The data must be returned in full and exactly as given.

━━━

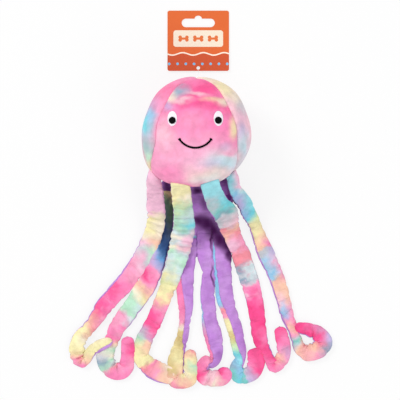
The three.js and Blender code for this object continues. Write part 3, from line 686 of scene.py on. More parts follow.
# a station is [x, y, lift above the floor, width], in mm, then the turn of the seam in degrees and the
# share of the thickness where they aren't 0 and 1
webStations = [
    [2, -34, 36, 46, 180], [1, -48, 26, 70, 180], [0.6, -55.5, 21, 71, 180], [7.5, -57, 20, 60, 180],
    [7, -65, 15.5, 58, 180], [6, -73, 12, 55, 180], [4.5, -81, 5, 50, 180], [5, -88, 1, 47, 180, 0.9],
    [7, -96, 0.2, 45, 180, 0.7], [6.5, -104, 0, 38, 180, 0.55], [1.5, -107, 0, 27, 180, 0.5],
    [1.9, -120, 0, 22.5, 180, 0.45],
]
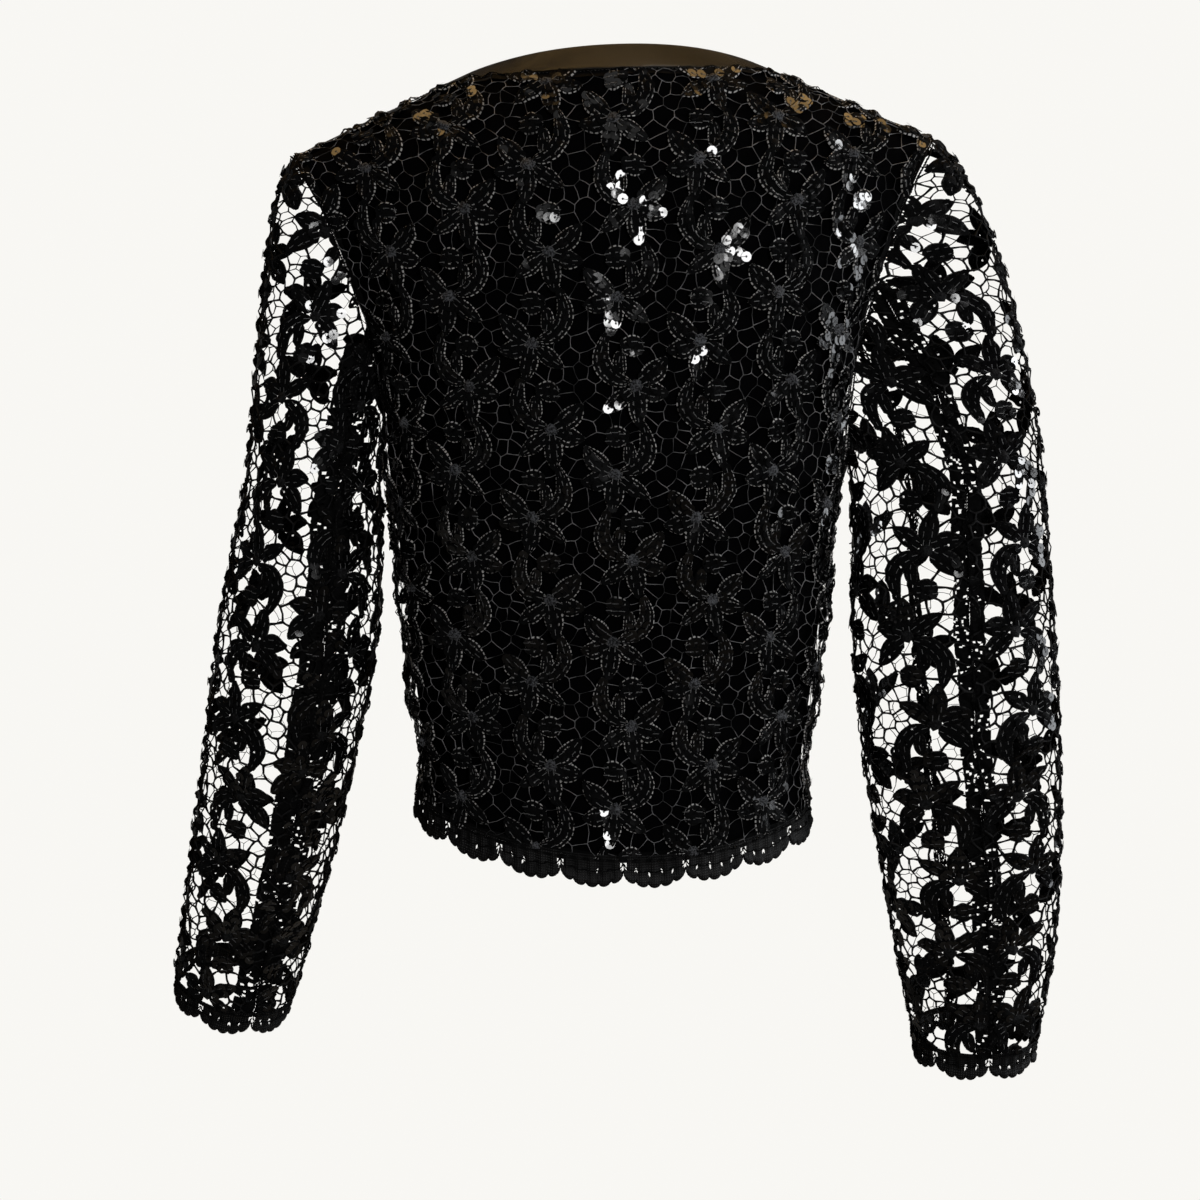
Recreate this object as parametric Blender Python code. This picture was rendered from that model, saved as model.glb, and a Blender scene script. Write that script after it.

━━━

→ **Exercise solution**
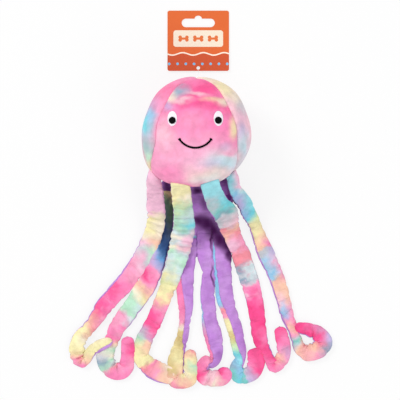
The three.js and Blender code for this object continues. Write part 3, from line 686 of scene.py on. More parts follow.
# a station is [x, y, lift above the floor, width], in mm, then the turn of the seam in degrees and the
# share of the thickness where they aren't 0 and 1
webStations = [
    [2, -34, 36, 46, 180], [1, -48, 26, 70, 180], [0.6, -55.5, 21, 71, 180], [7.5, -57, 20, 60, 180],
    [7, -65, 15.5, 58, 180], [6, -73, 12, 55, 180], [4.5, -81, 5, 50, 180], [5, -88, 1, 47, 180, 0.9],
    [7, -96, 0.2, 45, 180, 0.7], [6.5, -104, 0, 38, 180, 0.55], [1.5, -107, 0, 27, 180, 0.5],
    [1.9, -120, 0, 22.5, 180, 0.45],
]
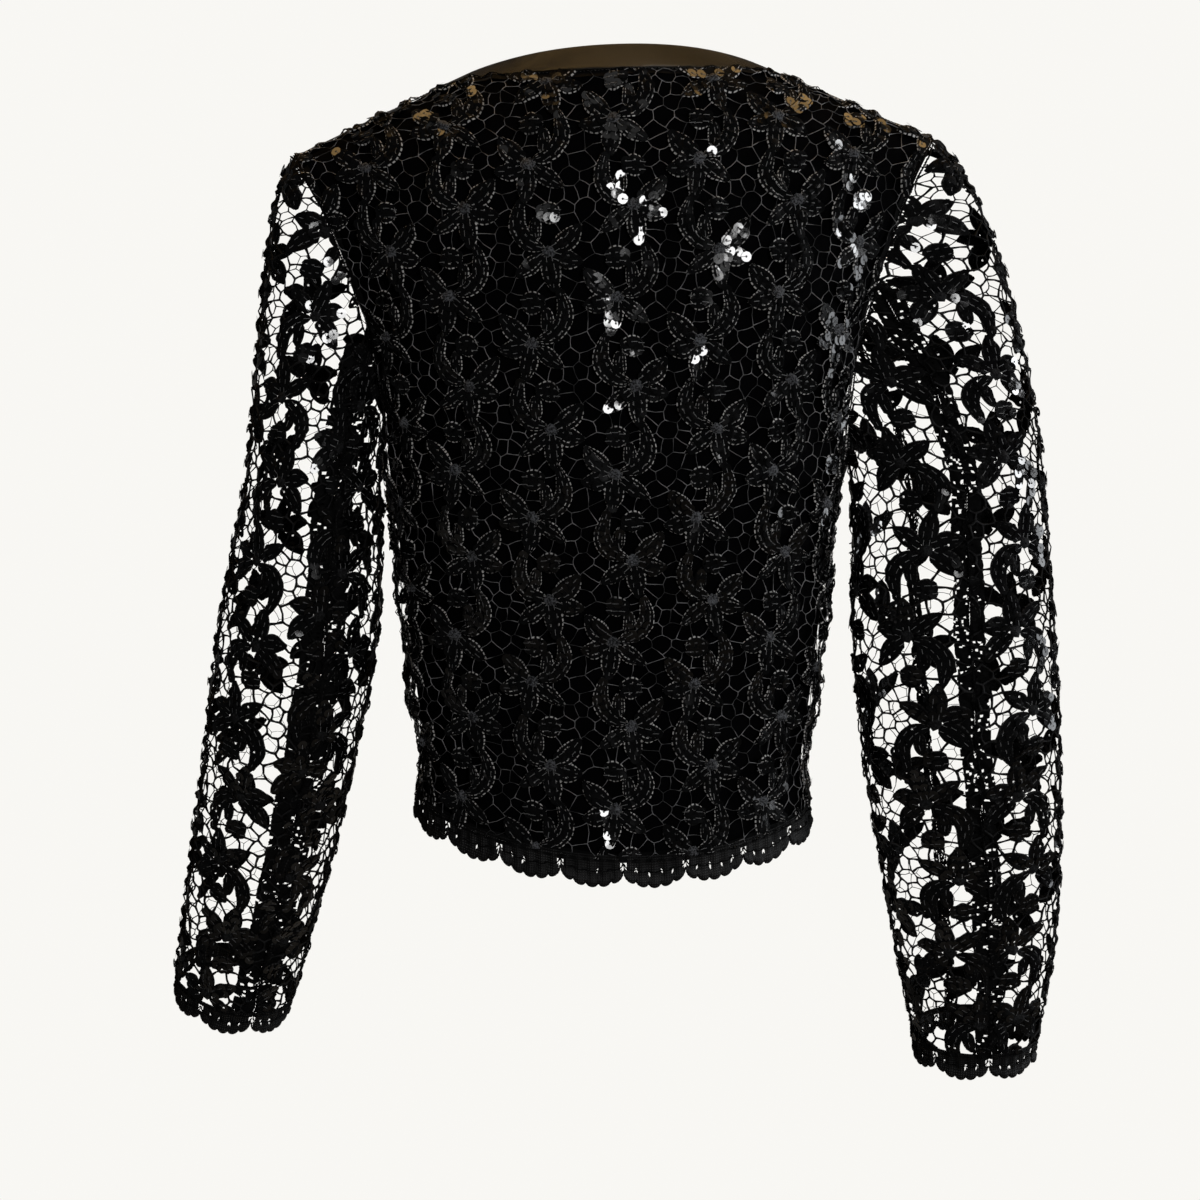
Recreate this object as parametric Blender Python code. This picture was rendered from that model, saved as model.glb, and a Blender scene script. Write that script after it.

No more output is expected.